--- Begin Data provided ---

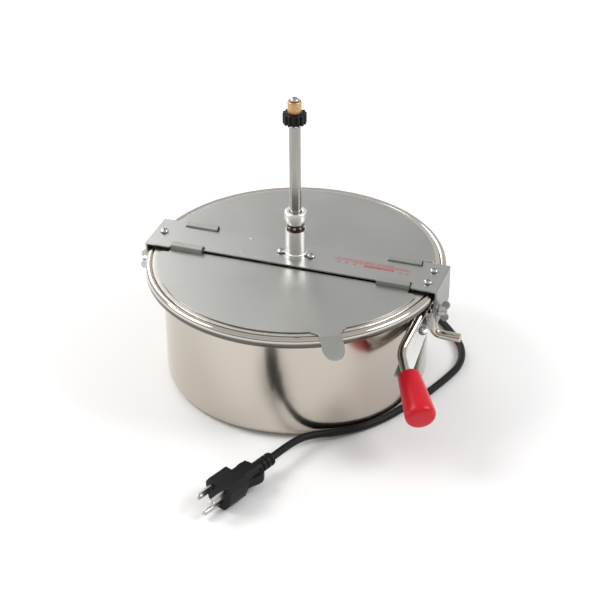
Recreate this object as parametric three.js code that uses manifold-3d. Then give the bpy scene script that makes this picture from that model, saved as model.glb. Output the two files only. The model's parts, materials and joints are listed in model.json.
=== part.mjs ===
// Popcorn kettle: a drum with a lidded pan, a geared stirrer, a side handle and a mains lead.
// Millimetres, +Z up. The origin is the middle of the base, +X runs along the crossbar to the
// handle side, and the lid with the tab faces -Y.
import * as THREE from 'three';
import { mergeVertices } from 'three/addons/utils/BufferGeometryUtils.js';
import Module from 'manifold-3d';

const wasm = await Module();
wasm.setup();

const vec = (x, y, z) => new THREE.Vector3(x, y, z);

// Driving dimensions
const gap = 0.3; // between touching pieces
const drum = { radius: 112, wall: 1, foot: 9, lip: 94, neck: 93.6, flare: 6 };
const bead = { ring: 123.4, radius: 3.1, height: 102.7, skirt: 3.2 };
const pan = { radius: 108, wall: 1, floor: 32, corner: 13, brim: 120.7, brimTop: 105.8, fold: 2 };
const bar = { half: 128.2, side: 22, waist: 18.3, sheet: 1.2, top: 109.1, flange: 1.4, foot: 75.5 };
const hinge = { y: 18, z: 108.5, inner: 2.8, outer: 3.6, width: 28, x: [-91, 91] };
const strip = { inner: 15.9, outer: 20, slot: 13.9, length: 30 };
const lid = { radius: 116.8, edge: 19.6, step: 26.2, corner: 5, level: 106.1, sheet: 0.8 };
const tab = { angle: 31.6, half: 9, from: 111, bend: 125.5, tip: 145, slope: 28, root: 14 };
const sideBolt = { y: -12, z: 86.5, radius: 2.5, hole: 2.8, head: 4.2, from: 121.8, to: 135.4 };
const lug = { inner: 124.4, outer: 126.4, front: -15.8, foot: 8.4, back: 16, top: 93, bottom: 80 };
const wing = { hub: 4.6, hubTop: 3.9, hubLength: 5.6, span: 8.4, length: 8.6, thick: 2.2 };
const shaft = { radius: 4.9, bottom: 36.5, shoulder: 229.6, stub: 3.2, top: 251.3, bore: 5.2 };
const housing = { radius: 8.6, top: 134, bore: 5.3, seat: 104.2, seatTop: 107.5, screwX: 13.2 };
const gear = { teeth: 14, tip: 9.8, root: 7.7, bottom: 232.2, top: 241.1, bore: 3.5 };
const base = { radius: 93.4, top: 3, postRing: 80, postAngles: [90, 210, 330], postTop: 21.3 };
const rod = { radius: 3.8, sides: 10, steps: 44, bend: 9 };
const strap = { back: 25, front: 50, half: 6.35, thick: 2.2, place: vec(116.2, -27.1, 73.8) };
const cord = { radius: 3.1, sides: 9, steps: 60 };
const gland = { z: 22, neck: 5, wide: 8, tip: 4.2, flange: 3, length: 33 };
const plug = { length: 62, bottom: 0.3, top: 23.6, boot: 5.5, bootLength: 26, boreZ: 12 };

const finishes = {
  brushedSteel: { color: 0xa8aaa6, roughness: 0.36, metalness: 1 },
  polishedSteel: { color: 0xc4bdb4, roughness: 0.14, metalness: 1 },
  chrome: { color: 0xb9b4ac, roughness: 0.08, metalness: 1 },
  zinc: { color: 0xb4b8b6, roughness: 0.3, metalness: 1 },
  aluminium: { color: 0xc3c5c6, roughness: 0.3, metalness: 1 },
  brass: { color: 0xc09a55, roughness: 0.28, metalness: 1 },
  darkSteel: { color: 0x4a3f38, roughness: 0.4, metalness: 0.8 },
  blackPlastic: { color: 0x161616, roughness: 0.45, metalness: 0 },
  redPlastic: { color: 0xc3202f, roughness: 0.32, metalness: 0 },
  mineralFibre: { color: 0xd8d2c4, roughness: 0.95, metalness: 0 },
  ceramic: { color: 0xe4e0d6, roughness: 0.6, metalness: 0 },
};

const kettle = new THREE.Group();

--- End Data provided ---

What you should do:
Emit the full listing verbatim.

Answer to the task:
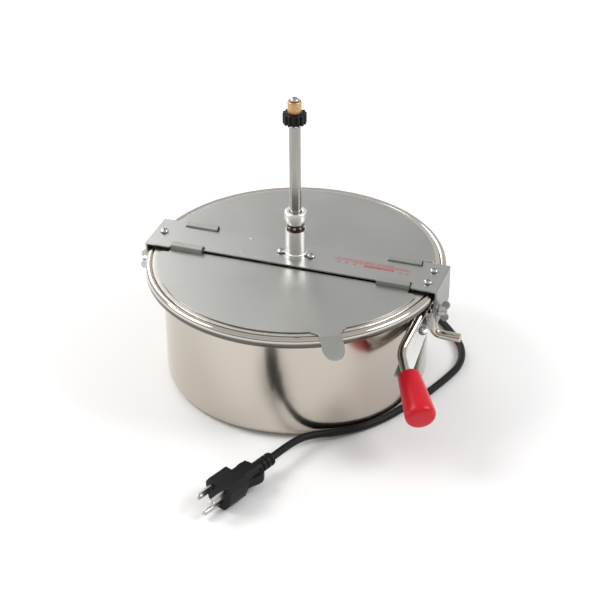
Recreate this object as parametric three.js code that uses manifold-3d. Then give the bpy scene script that makes this picture from that model, saved as model.glb. Output the two files only. The model's parts, materials and joints are listed in model.json.
=== part.mjs ===
// Popcorn kettle: a drum with a lidded pan, a geared stirrer, a side handle and a mains lead.
// Millimetres, +Z up. The origin is the middle of the base, +X runs along the crossbar to the
// handle side, and the lid with the tab faces -Y.
import * as THREE from 'three';
import { mergeVertices } from 'three/addons/utils/BufferGeometryUtils.js';
import Module from 'manifold-3d';

const wasm = await Module();
wasm.setup();

const vec = (x, y, z) => new THREE.Vector3(x, y, z);

// Driving dimensions
const gap = 0.3; // between touching pieces
const drum = { radius: 112, wall: 1, foot: 9, lip: 94, neck: 93.6, flare: 6 };
const bead = { ring: 123.4, radius: 3.1, height: 102.7, skirt: 3.2 };
const pan = { radius: 108, wall: 1, floor: 32, corner: 13, brim: 120.7, brimTop: 105.8, fold: 2 };
const bar = { half: 128.2, side: 22, waist: 18.3, sheet: 1.2, top: 109.1, flange: 1.4, foot: 75.5 };
const hinge = { y: 18, z: 108.5, inner: 2.8, outer: 3.6, width: 28, x: [-91, 91] };
const strip = { inner: 15.9, outer: 20, slot: 13.9, length: 30 };
const lid = { radius: 116.8, edge: 19.6, step: 26.2, corner: 5, level: 106.1, sheet: 0.8 };
const tab = { angle: 31.6, half: 9, from: 111, bend: 125.5, tip: 145, slope: 28, root: 14 };
const sideBolt = { y: -12, z: 86.5, radius: 2.5, hole: 2.8, head: 4.2, from: 121.8, to: 135.4 };
const lug = { inner: 124.4, outer: 126.4, front: -15.8, foot: 8.4, back: 16, top: 93, bottom: 80 };
const wing = { hub: 4.6, hubTop: 3.9, hubLength: 5.6, span: 8.4, length: 8.6, thick: 2.2 };
const shaft = { radius: 4.9, bottom: 36.5, shoulder: 229.6, stub: 3.2, top: 251.3, bore: 5.2 };
const housing = { radius: 8.6, top: 134, bore: 5.3, seat: 104.2, seatTop: 107.5, screwX: 13.2 };
const gear = { teeth: 14, tip: 9.8, root: 7.7, bottom: 232.2, top: 241.1, bore: 3.5 };
const base = { radius: 93.4, top: 3, postRing: 80, postAngles: [90, 210, 330], postTop: 21.3 };
const rod = { radius: 3.8, sides: 10, steps: 44, bend: 9 };
const strap = { back: 25, front: 50, half: 6.35, thick: 2.2, place: vec(116.2, -27.1, 73.8) };
const cord = { radius: 3.1, sides: 9, steps: 60 };
const gland = { z: 22, neck: 5, wide: 8, tip: 4.2, flange: 3, length: 33 };
const plug = { length: 62, bottom: 0.3, top: 23.6, boot: 5.5, bootLength: 26, boreZ: 12 };

const finishes = {
  brushedSteel: { color: 0xa8aaa6, roughness: 0.36, metalness: 1 },
  polishedSteel: { color: 0xc4bdb4, roughness: 0.14, metalness: 1 },
  chrome: { color: 0xb9b4ac, roughness: 0.08, metalness: 1 },
  zinc: { color: 0xb4b8b6, roughness: 0.3, metalness: 1 },
  aluminium: { color: 0xc3c5c6, roughness: 0.3, metalness: 1 },
  brass: { color: 0xc09a55, roughness: 0.28, metalness: 1 },
  darkSteel: { color: 0x4a3f38, roughness: 0.4, metalness: 0.8 },
  blackPlastic: { color: 0x161616, roughness: 0.45, metalness: 0 },
  redPlastic: { color: 0xc3202f, roughness: 0.32, metalness: 0 },
  mineralFibre: { color: 0xd8d2c4, roughness: 0.95, metalness: 0 },
  ceramic: { color: 0xe4e0d6, roughness: 0.6, metalness: 0 },
};

const kettle = new THREE.Group();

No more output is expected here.